> What is expected
Repeat the whole listing below, word for word.

──────────────────────────────

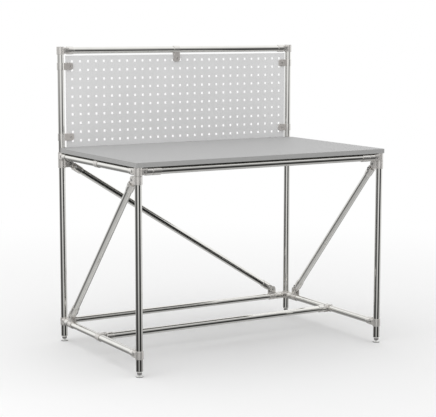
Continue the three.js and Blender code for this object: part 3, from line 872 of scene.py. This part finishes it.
def add_panel_clamps():
    shape = panel_clamp()
    screw = cap_screw(JAW_WELL, JAW_SCREW_RADIUS)
    seat = Vector((JAW_SCREW_X, SHEET_FRONT - CLAMP_JAW + JAW_WELL, 0))
    local = Matrix.Translation(seat) @ along(-Y)
    places = {}
    for side, sign in (("left", -1), ("right", 1)):
        for level in ("upper", "lower"):
            node = f"panel_clamp_{level}_{side}"
            centre = Vector((sign * LEG_X, LEG_Y, middle(node).z))
            places[node] = Matrix.Translation(centre) @ mirror(-sign)
    node = "panel_clamp_top"
    centre = Vector((middle(node).x, LEG_Y, TOP_RAIL_Z))
    places[node] = Matrix.Translation(centre) @ Matrix.Rotation(math.pi / 2, 4, "Y")
    heads = []
    for node, matrix in places.items():
        placed = copy_placed(shape, matrix)
        add_piece(f"{node}_body", placed, [CLAMP_METAL, POLISHED], replaces=[node])
        heads.append(copy_placed(screw, matrix @ local))
    add_fasteners("panel_clamp_screws", heads, ZINC)
    shape.free()
    screw.free()


def dress_panel():
    node = frame["nodes"]["perforated_panel"]
    node.data.materials.clear()
    node.data.materials.append(PANEL_COAT)


# Board and its clamps

NOTCH_GAP = 4 * MM  # room round a rear post
BOARD_CORNER = 3 * MM  # rounding of the upright edges
BOARD_TOP_EDGE = 1.5 * MM
BOARD_BACK_EDGE = 0.4 * MM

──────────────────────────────

> Task result
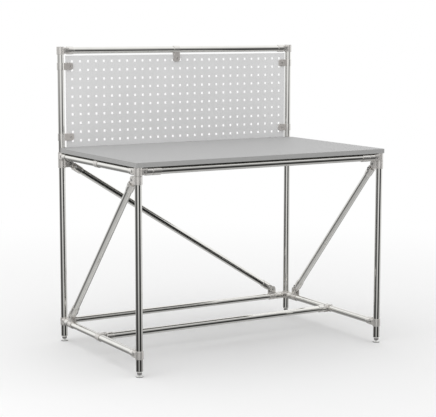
Continue the three.js and Blender code for this object: part 3, from line 872 of scene.py. This part finishes it.
def add_panel_clamps():
    shape = panel_clamp()
    screw = cap_screw(JAW_WELL, JAW_SCREW_RADIUS)
    seat = Vector((JAW_SCREW_X, SHEET_FRONT - CLAMP_JAW + JAW_WELL, 0))
    local = Matrix.Translation(seat) @ along(-Y)
    places = {}
    for side, sign in (("left", -1), ("right", 1)):
        for level in ("upper", "lower"):
            node = f"panel_clamp_{level}_{side}"
            centre = Vector((sign * LEG_X, LEG_Y, middle(node).z))
            places[node] = Matrix.Translation(centre) @ mirror(-sign)
    node = "panel_clamp_top"
    centre = Vector((middle(node).x, LEG_Y, TOP_RAIL_Z))
    places[node] = Matrix.Translation(centre) @ Matrix.Rotation(math.pi / 2, 4, "Y")
    heads = []
    for node, matrix in places.items():
        placed = copy_placed(shape, matrix)
        add_piece(f"{node}_body", placed, [CLAMP_METAL, POLISHED], replaces=[node])
        heads.append(copy_placed(screw, matrix @ local))
    add_fasteners("panel_clamp_screws", heads, ZINC)
    shape.free()
    screw.free()


def dress_panel():
    node = frame["nodes"]["perforated_panel"]
    node.data.materials.clear()
    node.data.materials.append(PANEL_COAT)


# Board and its clamps

NOTCH_GAP = 4 * MM  # room round a rear post
BOARD_CORNER = 3 * MM  # rounding of the upright edges
BOARD_TOP_EDGE = 1.5 * MM
BOARD_BACK_EDGE = 0.4 * MM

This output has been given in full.